*Description of the task*
Return exactly the lines that run from the beginning through the line containing "panel, and heel.", both included, and no others.

*Collected material*
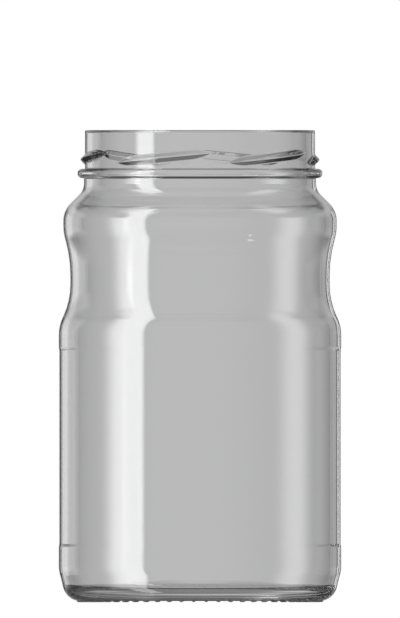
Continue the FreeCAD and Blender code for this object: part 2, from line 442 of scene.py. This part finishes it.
@dataclass(frozen=True)
class Side:
    """Neck, shoulder, waisted grip, body with its recessed label panel, and heel.

    A fillet rounds the corner it is named after. An inset is how much narrower a part is than the
    body, a length is how far its straight line goes down, and a step is as high as its slope. The
    bands are the straight walls above and below the panel.
    """

    body_radius: float
    wall: float = 2.7 * MM
    neck_fillet: float = 5.5 * MM
    shoulder_slope: float = 45.0
    shoulder_fillet: float = 8.2 * MM
    bulge_inset: float = 1.55 * MM
    bulge_length: float = 7.55 * MM
    bulge_fillet: float = 17.2 * MM
    grip_upper_slope: float = 16.0
    waist_upper_fillet: float = 44.3 * MM
    waist_inset: float = 3.95 * MM
    waist_length: float = 14.85 * MM
    waist_lower_fillet: float = 25.7 * MM
    grip_lower_slope: float = 25.0
    body_fillet: float = 14.4 * MM
    panel_depth: float = 0.2 * MM
    panel_step: float = 1.1 * MM
    panel_fillet: float = 2.5 * MM
    upper_band: float = 4.0 * MM
    lower_band: float = 6.1 * MM
    heel_height: float = 11.05 * MM
    heel_slope: float = 14.0
    heel_upper_fillet: float = 12.0 * MM
    heel_corner_fillet: float = 6.1 * MM

    @property
    def panel_radius(self) -> float:
        """Radius of the label panel."""
        return self.body_radius - self.panel_depth

    @staticmethod
    def fall(sideways: float, slope: float) -> float:
        """How far the outline drops while it goes this far sideways at a slope."""
        return sideways / math.tan(math.radians(slope))

    @staticmethod
    def curve_reach(fillet: float, turn: float) -> float:
        """How far a fillet reaches along its lines from a corner that turns by this many degrees."""
        return fillet * math.tan(math.radians(turn / 2))

    def corners(self, wall_radius: float, finish: Finish, height: float, ring_height: float) -> list[Corner]:
        """The outline from the top of the neck's line down to the bearing ring, without the panel.

        Args:
            wall_radius: Radius of the straight wall. Every other line stays where it is.
            finish: Gives the neck's radius and where it ends.
            height: Height of the rim.
            ring_height: Height of the bearing ring under the heel.

        Returns:
            Nine corners, listed downwards.
        """
        neck = finish.radius + finish.neck_step
        bulge = self.body_radius - self.bulge_inset
        waist = self.body_radius - self.waist_inset
        neck_end = height - finish.bead_drop - finish.bead_height / 2 - finish.neck_length
        bulge_start = neck_end - self.fall(bulge - neck, self.shoulder_slope)
        bulge_end = bulge_start - self.bulge_length
        waist_start = bulge_end - self.fall(bulge - waist, self.grip_upper_slope)
        waist_end = waist_start - self.waist_length
        body_start = waist_end - self.fall(wall_radius - waist, self.grip_lower_slope)
        heel_start = self.heel_height - self.fall(self.body_radius - wall_radius, self.heel_slope)
        heel_run = (self.heel_height - ring_height) * math.tan(math.radians(self.heel_slope))
        return [
            Corner(neck, height, finish.rim_inner_fillet),
            Corner(neck, neck_end, self.neck_fillet),
            Corner(bulge, bulge_start, self.shoulder_fillet),
            Corner(bulge, bulge_end, self.bulge_fillet),
            Corner(waist, waist_start, self.waist_upper_fillet),
            Corner(waist, waist_end, self.waist_lower_fillet),
            Corner(wall_radius, body_start, self.body_fillet),
            Corner(wall_radius, heel_start, self.heel_upper_fillet),
            Corner(self.body_radius - heel_run, ring_height, self.heel_corner_fillet),
        ]

    def panel(self, body: Corner, heel: Corner) -> list[Corner]:
        """The label panel's edges: in at its top, out at its bottom.

        Args:
            body: The corner where the body starts.
            heel: The corner where it turns in.

        Returns:
            Four corners, listed downwards.
        """
        top = body.z - self.curve_reach(body.fillet, self.grip_lower_slope) - self.upper_band
        bottom = heel.z + self.curve_reach(heel.fillet, self.heel_slope) + self.lower_band
        return [
            Corner(self.body_radius, top, self.panel_fillet),
            Corner(self.panel_radius, top - self.panel_step, self.panel_fillet),
            Corner(self.panel_radius, bottom + self.panel_step, self.panel_fillet),
            Corner(self.body_radius, bottom, self.panel_fillet),
        ]

    def bearing_edge(self, corners: list[Corner]) -> float:
        """Radius at which the heel's corner runs out into the bearing ring."""
        return corners[-1].r - self.curve_reach(self.heel_corner_fillet, 90 - self.heel_slope)


@dataclass(frozen=True)
class Base:
    """Bearing ring with its bars, the hollow under the base, and the floor inside.

    The push-up is the hollow's dome, and a bar's overhang is how far it reaches out past the ring.
    Rows across the bars are in millimetres from the heel's edge of the ring, inner rows are shares
    of the turn of the ring's inner rounding, and heel rows are their number on the heel's corner.
    """

    ring_height: float = 0.38 * MM
    ring_width: float = 2.4 * MM
    ring_fillet: float = 1.5 * MM
    push_up_slope: float = 34.0
    push_up_fillet: float = 3.0 * MM
    push_up_height: float = 4.5 * MM
    push_up_radius: float = 560.0 * MM
    floor_height: float = 8.1 * MM
    floor_radius: float = 277.0 * MM
    floor_fillet: float = 2.1 * MM
    bar_radius: float = 0.6 * MM
    bar_length: float = 3.4 * MM
    bar_overhang: float = 1.35 * MM
    rows: tuple[float, ...] = (-2.3, -2.14, -2.05, -2.0, -1.9, -1.75, -1.5, -1.1, -0.5, 0.0, 0.4, 0.75,
                               0.95, 1.1, 1.22, 1.3, 1.35, 1.45, 1.7)
    inner_rows: tuple[float, ...] = (1.0, 0.75, 0.5)
    heel_rows: int = 8

    def hollow(self, edge: float) -> Run:
        """The hollow under the base.

        Args:
            edge: Radius where the heel's corner meets the flat ring.

        Returns:
            The run from beside the axis out to the hollow's straight side.
        """
        slope = math.radians(self.push_up_slope)
        line = np.array([-math.sin(slope), math.cos(slope)])
        wall = Corner(edge - self.ring_width, self.ring_height)
        run = dome_run(self.push_up_height, self.push_up_radius, wall, line, self.push_up_fillet, -1)
        return Run(run.spots[::-1], run.facings[::-1])

    def floor(self, wall: Corner, slope: float) -> Run:
        """The inside floor, from its fillet up the wall to beside the axis."""
        lean = math.radians(slope)
        line = np.array([-math.sin(lean), -math.cos(lean)])
        return dome_run(self.floor_height, self.floor_radius, wall, line, self.floor_fillet, 1)

    def ring_belt(self, maker: BeltMaker, edge: float, corner: Corner, slope: float) -> Belt:
        """The bearing ring and the heel's corner, with the round-backed bars across them.

        The plain surface rises from the flat ring on a small arc inwards and on the heel's corner
        arc outwards. A bar is a capsule on its side: its surface is a radius below its middle line,
        by the square root of the radius squared less the distances squared across it and past its
        ends. The glass is at whichever of the two is lower.

        Args:
            maker: Places points round the jar.
            edge: Radius where the heel's corner meets the flat ring.
            corner: The heel's lower corner.
            slope: The heel's slope.

        Returns:
            The belt from the hollow's side to the heel's straight line.
        """
        turn = math.radians(90 - self.push_up_slope)
        flat = edge - self.ring_width + self.ring_fillet * math.tan(turn / 2)
        fine = np.array(self.rows) * MM + edge
        r = np.concatenate([flat - self.ring_fillet * np.sin(turn * np.array(self.inner_rows)), fine])
        r = np.unique(r[(r < flat) | (r >= fine[0])])
        inner = self.ring_fillet - np.sqrt(self.ring_fillet**2 - np.clip(flat - r, 0, None) ** 2)
        outer = corner.fillet - np.sqrt(corner.fillet**2 - np.clip(r - edge, 0, None) ** 2)
        plain = (self.ring_height + inner + outer)[:, None]
        angles = maker.round_jar.angles(Mesh.FINE)
        pitch = maker.round_jar.pitch
        from_bar = np.abs(np.mod(angles, pitch) - pitch / 2)
        across = r[:, None] * np.sin(np.radians(from_bar))[None, :]
        far_end = edge + self.bar_overhang - self.bar_radius
        near_end = edge + self.bar_overhang - self.bar_length + self.bar_radius
        past = np.clip(np.maximum(near_end - r, r - far_end), 0, None)[:, None]
        depth = np.sqrt(np.clip(self.bar_radius**2 - across**2 - past**2, 0, None))
        z = np.where(depth > 0, np.minimum(plain, self.bar_radius - depth), plain)
        start = math.degrees(math.asin((r[-1] - edge) / corner.fillet))
        arc = np.radians(np.linspace(start, 90 - slope, self.heel_rows + 1)[1:])[:, None]
        rising = self.ring_height + corner.fillet * (1 - np.cos(arc))
        r = np.vstack([r[:, None], edge + corner.fillet * np.sin(arc)])
        z = np.vstack([z, np.repeat(rising, z.shape[1], axis=1)])
        spots = maker.place(Mesh.FINE, r, z)
        facings = np.zeros_like(spots)
        facings[-len(arc) :] = maker.place(Mesh.FINE, np.sin(arc), -np.cos(arc))
        return Belt(Mesh.FINE, spots, facings)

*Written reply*
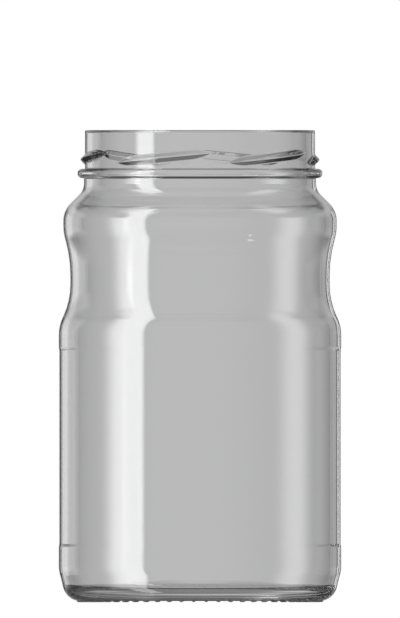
Continue the FreeCAD and Blender code for this object: part 2, from line 442 of scene.py. This part finishes it.
@dataclass(frozen=True)
class Side:
    """Neck, shoulder, waisted grip, body with its recessed label panel, and heel.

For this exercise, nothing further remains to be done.